Катя Шабакина — это та самая девочка, которая в интервью для Ъ в мае 2003 года самоотверженно заявила, что хочет вылечить сколиоз четвертой степени только для красоты и чтобы одежду было легче покупать. Сейчас 17-летняя Катя гораздо более рассудительна. Сделанная на средства читателей Ъ операция привела ее к мысли стать врачом. И она уже начала готовиться к поступлению в Новосибирский медуниверситет.
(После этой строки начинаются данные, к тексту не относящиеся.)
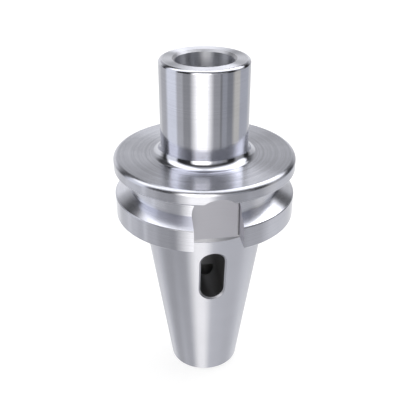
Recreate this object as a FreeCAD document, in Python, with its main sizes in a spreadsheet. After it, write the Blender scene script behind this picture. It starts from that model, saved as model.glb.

Мы рассказывали историю Кати Шабакиной из Новосибирска в мае 2003 года. У этой красивой и одновременно ужасно капризной девочки был сколиоз четвертой степени. Самая тяжелая форма. В Катином случае речь шла не только об искривленной спине и необходимости носить мешковатую одежду (девочку-подростка это просто сводило с ума!). На то, чтобы успеть сделать операцию тогда, в мае 2003 года, оставались считанные месяцы. Дело в том, что из-за искривления у нее стремительно происходила деформация внутренних органов — легких, сердца. Не сделали бы операцию до конца лета 2003 года — и ее можно было бы не делать уже вообще. Сердце бы не выдержало.
А Катя капризничала. Говорила, что единственное, зачем ей эта операция,— это чтобы майки обтягивающие можно было носить. Упиралась и не хотела делать операцию летом. Потому что лето — это каникулы, дача, друзья и речка, а не палата Новосибирского НИИТО и долгие реабилитационные процедуры. И никто не знает, что на самом деле думала и чувствовала тогда сама Катя.
Мы с ней встретились через три с половиной года, и она до сих пор не хочет об этом говорить. "Знала, что нужна операция, ну и согласилась. Мне же было некуда деваться",— просто, так спокойно объясняет она.
Катя, наверное, сильно изменилась за прошедшее с операции время. Я напоминаю ей про опубликованную в 2003 году заметку, а она смеется и отвечает: "Я стеснялась, у меня же не каждый день интервью берут, а всего второй раз. Тогда — незадолго до операции, да вот вы сейчас. Ну и наговорила всяких глупостей".
Операция тогда прошла успешно. "Я так долго встать не могла. На пятые сутки только. Больно, спину тянет. Первые месяцы вообще ужасные были: сидеть нельзя, толком лечь тоже. Забыла, что такое по улице пройтись. Настроение ужасное! Зато когда первый раз сесть разрешили — это была такая радость. А однажды проснулась утром, в зеркало на себя посмотрела... И поняла, я — другой человек. Счастливый".
Добавим. Катя так понравилась нашим читателям, что средств тогда для нее было собрано столько, что хватило еще на девять (!) аналогичных (и успешных) операций. И Катя это знает. После школы, точнее, двух лет домашнего обучения, пошла в медучилище. А этим летом поступает в медуниверситет. Сначала хотела на педиатрический, но проучившись год, готовится этим летом поступать на более престижный лечфак. Сейчас изо всех сил химию подтягивает. Не очень хорошо у нас, по честному Катиному признанию, с химией.
Я хотел спросить: это та история с собранными для нее деньгами на выбор профессии так повлияла? И почему-то не решился. Катя производит впечатление девушки, у которой свои тайны. И первому встречному она их не раскроет. К тому же ответ, если честно, и так знаю — в Новосибирском НИИТО рассказали.
Я спросил другое. Как-то сложился же стереотип, что врач — это наследственная профессия. А родители у Кати — инженеры. Вот об этом и спросил — трупы-то, говорю, в анатомичке по ночам сниться не будут?
"Ну... я, конечно, очень брезгливый человек",— неуверенно начинает Катя. Но потом загорается: "Ведь это же интересно: изучать человеческий организм, разбираться во всех тонкостях, практиковаться постоянно". И, подумав, добавляет: "И людям помогать тоже здорово. Я уже была на практике — работала фельдшером на скорой помощи. Я знаю, что это такое".